The table-like beach – or the beach-like table – recalls Dali’s  canvas, “Transparent Simulacrum of the Feigned Image,” also of 1938; both also feature a strewn white cloth. And both feature fruit in a dish – fruit that doubles for something else as well.

 

So why was Salvador Dali so fascinated with double-images?

 

I think the answer is two-fold. Dali loved visual phenomena and optical illusion. I think he fancied himself as something of a magician, an alchemist. He could turn a dog’s dark nose into the highlight of a distant passageway better than anyone else. And he knew this kind of thing was simply clever and fun.

 

A second reason for Dali’s focus on double-imagery is that it was a technique consistent with the notion of true paranoia, a phenomenon with which Dali was obsessed.  He knew that actual paranoid people often see things that aren’t there. Or think they do, I should say.

 

Dali went on, in fact, to devise his so-called “Paranoiac-Critical” creative method, essentially a system whereby he would invoke a paranoid state to produce the kind of visions paranoids might have – hidden images, double-images, disappearing images – yet possess the “critical” ability to transcribe these visions onto canvas, so that the rest of us may see them.

 

There are additional and impressive double-image details in “Apparition of Face and Fruit Dish on a Beach,” especially in the distant space under the dog’s head.
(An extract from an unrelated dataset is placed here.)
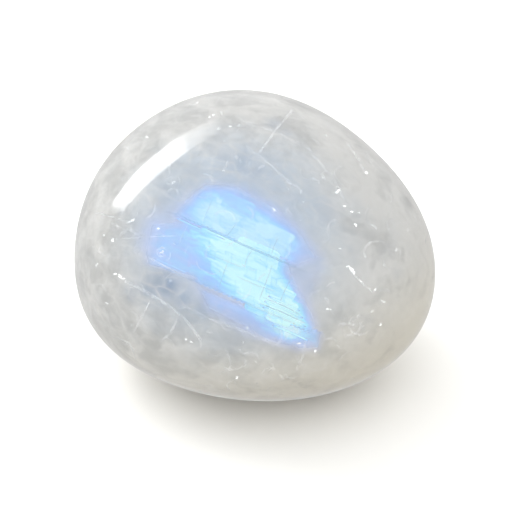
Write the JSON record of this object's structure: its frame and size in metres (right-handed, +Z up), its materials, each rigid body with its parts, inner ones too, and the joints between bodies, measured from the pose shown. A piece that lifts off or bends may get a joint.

It reminds the astute Dali observer of the kind of endless background double-imagery we find in another great Dali painting, “Impressions of Africa” – and, yes, this one was also painted in 1938.

 

Colorful, beautifully painted, and full of visual surprises, “Apparition of Face and Fruit Dish on a Beach” is truly one of Dali’s best examples of pure surrealism – and a favorite work in the collection of the Wadsworth Atheneum in Hartford, Connecticut.